Texas failed to prove its claims for injunction, but judge still lambasted administration

Roughly a week later, Judge Moses held a hearing on Nov. 7 and received testimony from both sides as well as additional briefs and documents related to the matter at hand, all of which were reportedly taken into consideration as she weighed the request from Texas to solidify the TRO into a preliminary injunction while the case continued on the merits.

Yet, on Nov. 29, the judge issued a 34-page opinion and order that denied the request for a preliminary injunction and wrote, "Here, based on the evidence presented at the November 7, 2023 hearing and the documents submitted thereafter, the Court finds that there is insufficient evidence at this juncture to support a substantial likelihood of success" on the claim from Texas that what the federal agents were doing constituted a "final agency action" under the APA.

Nor was Texas able to establish evidence of a formal "policy, practice, or pattern" within the Biden administration, though she left open the possibility that both claims could later be supported as the case proceeds on the merits, given the potential that "Discovery may produce information that sheds new light on the nature of the directives to cut or otherwise interfere with the Plaintiff’s concertina wire."

Furthermore, Judge Moses repeatedly chastised the Biden administration's handling of this particular situation and lack of sufficient border security enforcement more generally throughout her opinion and even stated that, aside from the unproven APA claims, virtually all other factors favored Texas.

She caustically wrote at one point, "The law may be on the side of the Defendants and compel a resolution in their favor today, but it does not excuse their culpable and duplicitous conduct."

Texas will appeal the ruling

Unsurprisingly, Texas Attorney General Ken Paxton was quite displeased at the ruling from Judge Moses and vowed in a press release to appeal to the 5th Circuit the matter of the denied injunction that allows the Biden administration to continue cutting and removing sections of the wire border barrier.
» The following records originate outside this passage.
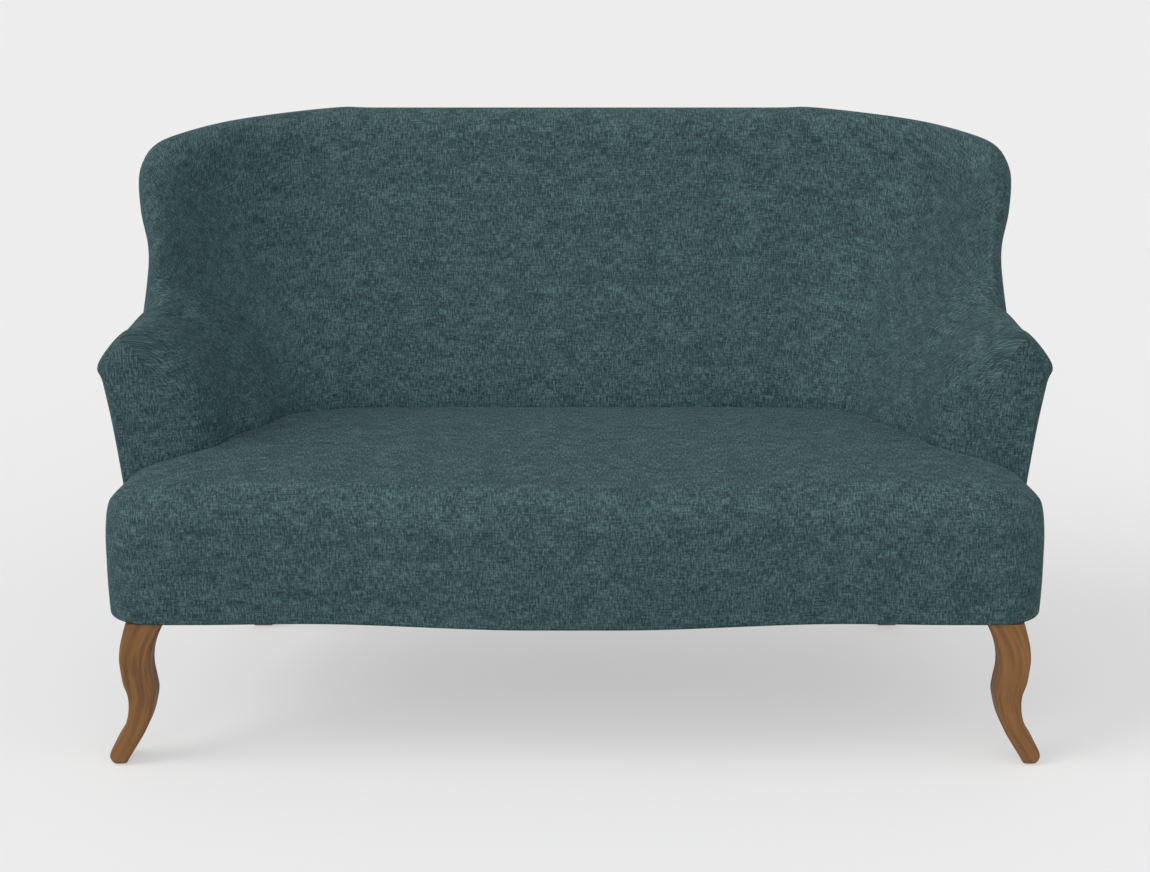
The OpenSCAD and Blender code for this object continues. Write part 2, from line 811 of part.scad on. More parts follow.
// Seat section at x: outer points from the foot of the border over the edge to the rear tuck
side_from = seat_half - side_fall_w;
side_fall_power_shares = [1.2, 0.34];
function side_fall(x) =
    let(q = pow(min(max(abs(x) - side_from, 0) / side_fall_w, 1), side_fall_power_shares[0]))
    side_fall_h * (1 - pow(1 - q, side_fall_power_shares[1]));
crown_y = seat_d / 2;
function crown_z(x, y) = seat_h - seat_crown * pow((y - crown_y) / crown_y, 2) - side_fall(x);
// The back bulges furthest towards the seat at seat_line_share, just under the top of the seat
seat_line_share = 9.35;
rear_table = [
    for (s = backwards(concat(arm_rim_shares, wing_rim_shares, [s_mid])))
        let(p = shell_row(s, [seat_line_share], [-tuck_fit])[0])
        [p[0], p[1]]
];
rear_x_most = rear_table[len(rear_table) - 1][0];
function seat_rear_y(x) =
    abs(x) >= rear_x_most ? nose_d - tuck_fit : lookup(abs(x), rear_table);
edge_angles = [0:22.5:90];
last_share = 0.87;
top_shares = [0.35, 0.7, 1];
function seat_section(x, last_z) =
    let(
        front = front_y(x),
        rear = seat_rear_y(x),
        edge_y = front + edge_w,
        edge_z = crown_z(x, edge_y),
        foot_z = edge_z - edge_h
    )
    concat(
        [
            [front + hem_in, base_h],
            [front, base_h + 2 * hem_in],
            [front - border_bulge, (base_h + foot_z) / 2]
        ],
        [for (a = edge_angles) [edge_y - edge_w * cos(a), foot_z + edge_h * sin(a)]],
        [for (f = top_shares) let(y = mix(edge_y, rear, f)) [y, crown_z(x, y)]],
        [[rear, last_z]]
    );
function tuck_z(x) = tuck_h - side_fall(x);
last_x = seat_half - (1 - last_share) * edge_w;
// A run of points moved inwards, at right angles to its neighbours
function inset(run, d) = [
    for (i = [0:len(run) - 1])
        let(
            a = run[max(i - 1, 0)],
            b = run[min(i + 1, len(run) - 1)],
            v = unit(b - a)
        )
        run[i] + d * [v[1], -v[0]]
];
// The sides of the seat draw in towards the arms
draw_power_share = 8;
draw_top_power_share = 32;
function drawn_in(x, y, z) =
    let(
        far = abs(x) / seat_half,
        up = min(max((z - base_h) / (tuck_h - base_h), 0), 1),
        all_up = side_in * pow(far, draw_power_share),
        less = (side_in - side_in_top) * up * pow(far, draw_top_power_share),
        back = smooth((y - corner_r) / (nose_d - corner_r))
    )
    x * (1 - (all_up - less) / seat_half * back);
function in_place(x, run) = [for (p = run) [drawn_in(x, p[0], p[1]), p[0], p[1]]];
function cover_loop(x) =
    let(run = seat_section(x, abs(x) > last_x ? base_h : tuck_z(x)), last = len(run) - 1)
    concat(
        in_place(x, run),
        backwards(in_place(x, abs(x) < seat_half
            ? inset(run, cover_t)
            : [for (j = [0:last]) mix(run[0], run[last], (j + 1) / (last + 2)) + [cover_t, 0]]))
    );
// Stations across the seat: over the middle, along the arms, round the arm fronts and the sides
right_xs = concat(
    [for (f = [0.2, 0.4, 0.6, 0.8, 0.9, 0.97, 1]) f * corner_in],
    [for (f = [0.25, 0.55, 1]) mix(corner_in, arm_in, f)],
    [for (f = [0.1, 0.25, 0.5, 1]) arm_in + f * arm_inner_r],
    [for (f = [0.2, 0.4, 0.6, 0.8, 0.92, 1]) mix(arm_in + arm_inner_r, last_x, f)]
);
cover_xs = concat(right_xs, [seat_half - cover_t, seat_half]);
function both_sides(xs) = concat([for (x = backwards(xs)) -x], [0], xs);
module seat_cover() {
    color(fabric)
        placed()
            loft([for (x = both_sides(cover_xs)) cover_loop(x)], true);
}

// Seat foam under it, down to the platform cloth
foam_end_x = seat_half - under_cover - cover_t;
function foam_section(x) =
    abs(x) <= last_x
        ? inset(seat_section(x, tuck_z(x)), under_cover)
        : let(end_x = seat_half - cover_t)
        mix(
            inset(seat_section(last_x, tuck_z(last_x)), under_cover),
            inset(seat_section(end_x, tuck_z(end_x)), under_cover),
            (abs(x) - last_x) / (end_x - last_x)
        );
function foam_loop(x) =
    let(
        run = foam_section(x),
        last = len(run) - 1,
        edge = [for (j = [2:7]) [run[j][1], run[j][0]]],
        front = [lookup(foam_z, edge), foam_z],
        rear = [run[last][0], foam_z],
        upper = concat([front], [
            for (j = [3:last])
                let(z = foam_z + (j - 2) * fit)
                run[j][1] < z ? [lookup(z, edge), z] : run[j]
        ]),
        count = len(upper)
    )
    in_place(x, concat(upper, [for (j = [0:count - 1]) mix(rear, front, j / count)]));
module seat_foam() {
    xs = concat(right_xs, [foam_end_x]);
    color(foam)
        placed()
            loft([for (x = both_sides(xs)) foam_loop(x)], true);
}

// Dust cover, cut out round the legs
dust_in = 12;
leg_gap = 2;
module dust_cover() {
    color(black)
        placed()
            difference() {
                translate([0, 0, base_h - dust_t]) linear_extrude(dust_t) outline(dust_in);
                for (side = [-1, 1])
                    translate([0, 0, base_h - dust_t - over])
                        linear_extrude(dust_t + 2 * over) {
                            translate([side * leg_x - leg_top_w / 2 - leg_gap, leg_back - over])
                                square([leg_top_w + 2 * leg_gap, leg_t + over + leg_gap]);
                            translate([
                                side * rear_leg_x - rear_leg_w / 2 - leg_gap,
                                rear_leg_y - rear_leg_top - leg_gap
                            ])
                                square([
                                    rear_leg_w + 2 * leg_gap,
                                    rear_leg_top + 2 * leg_gap + dust_in
                                ]);
                        }
            }
}

// Front legs, sawn to a cabriole outline. The shares give height, sweep and width down the leg.
leg_x = seat_half - leg_in;
leg_shares = [
    [1, 0, 1], [0.915, 0.16, 0.92], [0.83, 0.287, 0.86], [0.743, 0.352, 0.82],
    [0.657, 0.343, 0.785], [0.571, 0.287, 0.79], [0.486, 0.21, 0.725], [0.4, 0.241, 0.655],
    [0.314, 0.333, 0.62], [0.228, 0.509, 0.62], [0.143, 0.741, 0.63], [0.057, 0.944, 0.56],
    [0, 0.965, 0.34]
];
leg_side = [for (f = [0:1 / 3:len(leg_shares) - 1]) curve(leg_shares, f)];
function leg_point(p, side) = [
    leg_x + p[1] * leg_sweep + side * p[2] * leg_top_w / 2,
    mix(glide_t, base_h, p[0])
];
module front_right_leg() {
    color(leg_wood)
        placed()
            difference() {
                translate([0, leg_back + leg_t, 0])
                    rotate([90, 0, 0])
                        linear_extrude(leg_t)
                            polygon(concat(
                                [for (p = leg_side) leg_point(p, 1)],
                                backwards([for (p = leg_side) leg_point(p, -1)])
                            ));
                front_bolt(1, bolt_fit);
            }
}
module front_left_leg() {
    left_of() front_right_leg();
}

// Rear legs, square and splayed back
rear_leg_x = seat_half - rear_leg_in;
rear_leg_y = seat_d + back_foot_t - under_cover;
rear_foot_y = rear_leg_y + rear_splay;
module rear_right_leg() {
    color(leg_wood)
        placed()
            difference() {
                translate([rear_leg_x - rear_leg_w / 2, 0, 0])
                    rotate([90, 0, 90])
                        linear_extrude(rear_leg_w)
                            polygon([
                                [rear_leg_y - rear_leg_top, base_h],
                                [rear_leg_y, base_h],
                                [rear_foot_y, glide_t],
                                [rear_foot_y - rear_leg_foot, glide_t]
                            ]);
                rear_bolt(1, bolt_fit);
            }
}
module rear_left_leg() {
    left_of() rear_right_leg();
}

// Bolts from the legs up into the rails
bolt_x = corner_x + leg_top_w / 4;
module leg_bolt(x, y, gap) {
    translate([x, y, base_h - bolt_in]) cylinder(d = bolt_d + 2 * gap, h = bolt_in + bolt_up);
}
module front_bolt(side, gap) {
    leg_bolt(side * bolt_x, bow_y(corner_x) + rail_in + rail_t / 2, gap);
}
module rear_bolt(side, gap) {
    leg_bolt(side * rear_leg_x, rear_rail_y + rail_t / 2, gap);
}
module leg_bolts() {
    color(steel)
        placed()
            for (side = [-1, 1]) {
                front_bolt(side, 0);
                rear_bolt(side, 0);
            }
}

// Glides under the feet
foot_x = leg_x + leg_shares[len(leg_shares) - 1][1] * leg_sweep;
module foot_glides() {
    color(steel)
        placed()
            for (side = [-1, 1]) {
                translate([side * foot_x, leg_back + leg_t / 2, 0]) cylinder(d = glide_d, h = glide_t);
                translate([side * rear_leg_x, rear_foot_y - rear_leg_foot / 2, 0])
                    cylinder(d = glide_d, h = glide_t);
            }
}

seat_cover();
inside_back_cover();
outside_back_cover();
left_inside_arm_cover();
right_inside_arm_cover();
left_outside_arm_cover();
right_outside_arm_cover();
left_arm_front_panel();
right_arm_front_panel();
dust_cover();
seat_foam();
back_padding();
left_arm_padding();
right_arm_padding();
front_seat_rail();
rear_seat_rail();
left_seat_rail();
right_seat_rail();
corner_blocks();
seat_brace();
left_arm_post();
right_arm_post();
left_arm_rail();
right_arm_rail();
left_arm_tacking_rail();
right_arm_tacking_rail();
left_wing_frame();
right_wing_frame();
top_back_rail();
left_back_post();
right_back_post();
centre_back_stile();
lower_back_rail();
seat_webbing();
seat_cross_webbing();
seat_platform_cloth();
back_webbing();
back_platform_cloth();
front_left_leg();
front_right_leg();
rear_left_leg();
rear_right_leg();
leg_bolts();
foot_glides();
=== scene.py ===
"""High back settee, dressed for rendering: fabric, legs, linings, stage and camera."""

import math

import bpy
import numpy as np
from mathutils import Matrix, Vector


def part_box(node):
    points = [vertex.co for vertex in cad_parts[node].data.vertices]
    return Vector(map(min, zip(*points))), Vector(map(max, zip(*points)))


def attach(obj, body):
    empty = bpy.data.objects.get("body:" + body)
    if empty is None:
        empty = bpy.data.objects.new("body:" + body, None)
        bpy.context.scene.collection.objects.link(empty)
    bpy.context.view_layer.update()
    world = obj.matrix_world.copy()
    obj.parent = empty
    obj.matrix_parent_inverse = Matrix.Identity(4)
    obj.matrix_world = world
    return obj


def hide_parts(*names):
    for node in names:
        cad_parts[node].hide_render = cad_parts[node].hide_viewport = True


bl_info = {
    "name": "High back settee",
    "version": (1, 0, 0),
    "blender": (4, 5, 0),
    "location": "View3D > Sidebar > Settee",
    "description": "Builds the upholstery, the legs and the stage of a high back settee",
    "category": "Object",
}

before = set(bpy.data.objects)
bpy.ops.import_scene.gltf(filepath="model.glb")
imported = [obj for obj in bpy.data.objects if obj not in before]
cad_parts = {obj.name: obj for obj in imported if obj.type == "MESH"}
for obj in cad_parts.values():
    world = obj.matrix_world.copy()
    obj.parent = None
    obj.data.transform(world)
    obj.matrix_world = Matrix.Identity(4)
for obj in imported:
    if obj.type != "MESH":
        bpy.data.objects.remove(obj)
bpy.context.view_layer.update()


# Settings

def length(name, text, value):
    """A size in metres."""
    return bpy.props.FloatProperty(name=name, description=text, default=value, unit="LENGTH",
                                   precision=4)


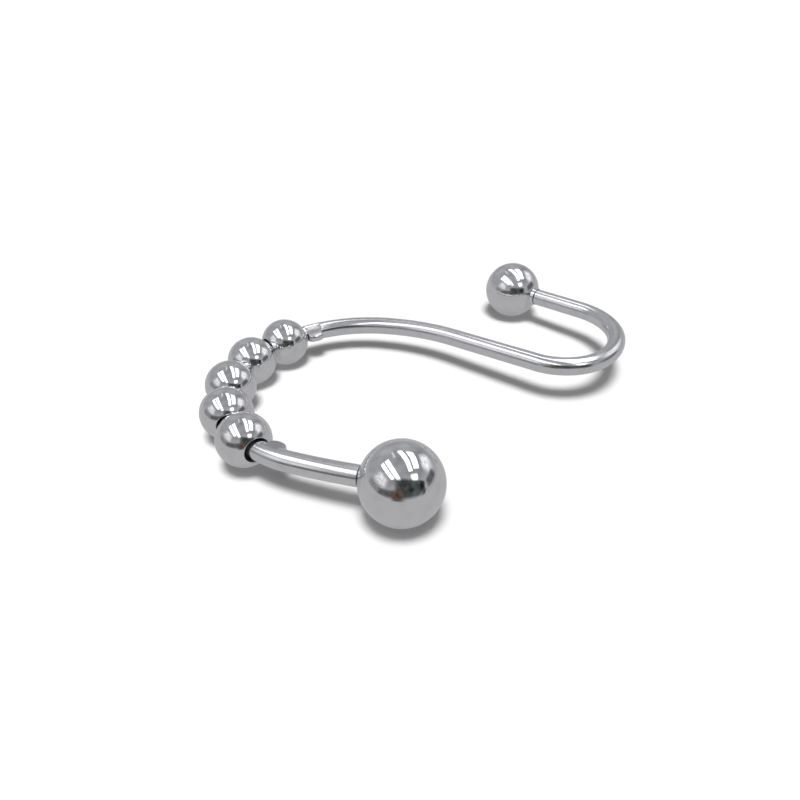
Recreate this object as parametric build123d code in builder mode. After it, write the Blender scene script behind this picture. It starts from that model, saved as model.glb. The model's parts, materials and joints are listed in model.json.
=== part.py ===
from build123d import *
from math import atan, cos, degrees, radians, sin, sqrt
import os

# Roller shower curtain hook: one bent round wire with a ball on each end. Drilled balls roll on
# its rod seat, kept in place by two ears pressed out of the wire. The hook is drawn flat, with
# its rod seat centred on the drawing's origin and +X towards the curtain bend. Then it is laid
# down as it rests on a table: on both end balls and on the lowest roller.
# Lengths are in millimetres and angles in degrees.

# Wire
wire_diameter = 3.0
seat_radius = 20.0
seat_front_angle = 227.4
seat_arc_angle = 167.0
front_radius = 113.0
front_arc_angle = 5.1
shoulder_radius = 32.0
shoulder_angle = 26.6
shank_length = 16.1
lower_bend_radius = 9.2
lower_bend_angle = 75.7
upper_bend_radius = 11.8
upper_bend_angle = 98.2
arm_length = 9.9

# Balls on the wire's ends
large_ball_diameter = 11.5
small_ball_diameter = 10.5
socket_depth = 4.0
neck_length = 0.45
neck_height = 0.12

# Rollers
roller_count = 5
roller_diameter = 8.0
bore_clearance = 0.35
mouth_rounding = 0.12
roller_gap = 0.05
roller_middle_angle = 156.0

# Ears that stop the rollers
ear_length = 3.0
ear_height = 1.25
ear_thickness = 1.8
ear_corner = 1.2
ear_edge_rounding = 0.6
ear_gap = 0.2

wire_radius = wire_diameter / 2
large_ball_radius = large_ball_diameter / 2
small_ball_radius = small_ball_diameter / 2
roller_radius = roller_diameter / 2
bore_radius = wire_radius + bore_clearance

# A straight bore holds a curved wire evenly when the roller sits half the wire's rise inwards.
mouth_distance = sqrt(roller_radius**2 - bore_radius**2)
wire_rise = seat_radius - sqrt(seat_radius**2 - mouth_distance**2)
track_radius = seat_radius - wire_rise / 2
rim_radius = track_radius - bore_radius
roller_half_angle = degrees(atan(mouth_distance / rim_radius))
roller_step_angle = 2 * roller_half_angle + degrees(roller_gap / rim_radius)
first_roller_angle = roller_middle_angle + roller_step_angle * (roller_count - 1) / 2
roller_angles = [first_roller_angle - roller_step_angle * index for index in range(roller_count)]

# The wire's centre line, from the bottom of one ball's socket to the bottom of the other's.
with BuildLine() as centre_line:
    seat = CenterArc((0, 0), seat_radius, seat_front_angle, -seat_arc_angle)
    front = JernArc(seat @ 0, seat % 0 * -1, front_radius, front_arc_angle)
    large_end = Line(front @ 1, front @ 1 + front % 1 * socket_depth)
    shoulder = JernArc(seat @ 1, seat % 1, shoulder_radius, -shoulder_angle)
    shank = Line(shoulder @ 1, shoulder @ 1 + shoulder % 1 * shank_length)
    lower_bend = JernArc(shank @ 1, shank % 1, lower_bend_radius, lower_bend_angle)
    upper_bend = JernArc(lower_bend @ 1, lower_bend % 1, upper_bend_radius, upper_bend_angle)
    arm = Line(upper_bend @ 1, upper_bend @ 1 + upper_bend % 1 * arm_length)
    small_end = Line(arm @ 1, arm @ 1 + arm % 1 * socket_depth)

large_ball_centre = front @ 1 + front % 1 * large_ball_radius
small_ball_centre = arm @ 1 + arm % 1 * small_ball_radius
large_ball_plane = Plane(large_ball_centre, z_dir=front % 1 * -1)
small_ball_plane = Plane(small_ball_centre, z_dir=arm % 1 * -1)


def roller_plane(angle):
    """Plane of the roller at this angle round the rod seat, with Z along its bore."""
    outward = Vector(cos(radians(angle)), sin(radians(angle)))
    return Plane(outward * track_radius, x_dir=(0, 0, 1), z_dir=outward.rotate(Axis.Z, 90))


def ear_outline(roller_angle, side):
    """Flat outline of the ear beside a roller; side is +1 towards the large ball, else -1."""
    near_angle = roller_angle + side * (roller_half_angle + degrees(ear_gap / rim_radius))
    span = side * degrees(ear_length / seat_radius)
    with BuildSketch() as outline:
        with BuildLine():
            root = CenterArc((0, 0), seat_radius, near_angle, span)
            crest = CenterArc((0, 0), seat_radius - wire_radius - ear_height, near_angle, span)
            Line(root @ 0, crest @ 0)
            Line(root @ 1, crest @ 1)
        make_face()
        fillet(outline.vertices().sort_by_distance((0, 0, 0))[:2], ear_corner)
    return outline.sketch


with BuildPart() as hook_wire:
    with BuildSketch(Plane(large_end @ 1, z_dir=large_end % 1 * -1)):
        Circle(wire_radius)
    sweep(path=centre_line.wire())
    for roller_angle, side in ((roller_angles[0], 1), (roller_angles[-1], -1)):
        with BuildSketch():
            add(ear_outline(roller_angle, side))
        extrude(amount=ear_thickness / 2, both=True)
    for ear_face in hook_wire.faces().filter_by(Axis.Z):
        fillet(ear_face.edges().sort_by_distance((0, 0, 0))[:-1], ear_edge_rounding)

with BuildPart(large_ball_plane) as large_ball:
    Sphere(large_ball_radius)
    with BuildSketch(large_ball_plane.offset(large_ball_radius - socket_depth)):
        Circle(wire_radius)
    extrude(amount=socket_depth, mode=Mode.SUBTRACT)

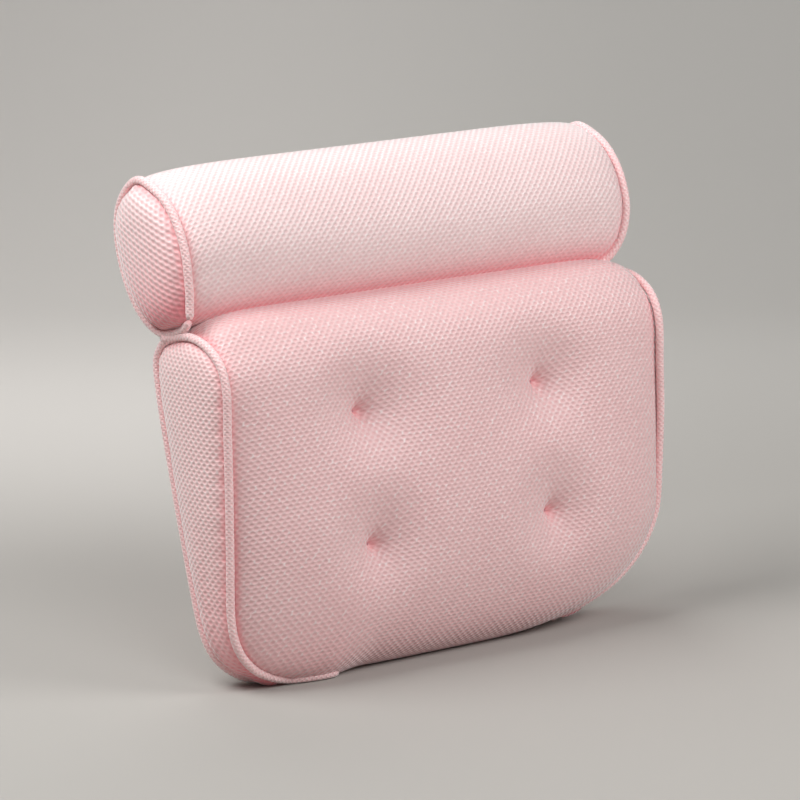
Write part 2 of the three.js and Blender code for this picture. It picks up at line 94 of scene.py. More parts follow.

"I am disappointed that the federal government’s blatant and disturbing efforts to subvert law and order at our State’s border with Mexico will be allowed to continue," Paxton said. "Biden’s doctrine of open borders at any cost threatens the safety of our citizens, and we will continue to fight it every step of the way."

To be sure, this ruling is a disappointing setback for Texas and its efforts to fill the gaping void left by the Biden administration in terms of securing the nation's southern border, but there is a not insignificant possibility that the appeals court could overrule the district court and impose the requested injunction or that Texas could ultimately win the case on the merits in the long run.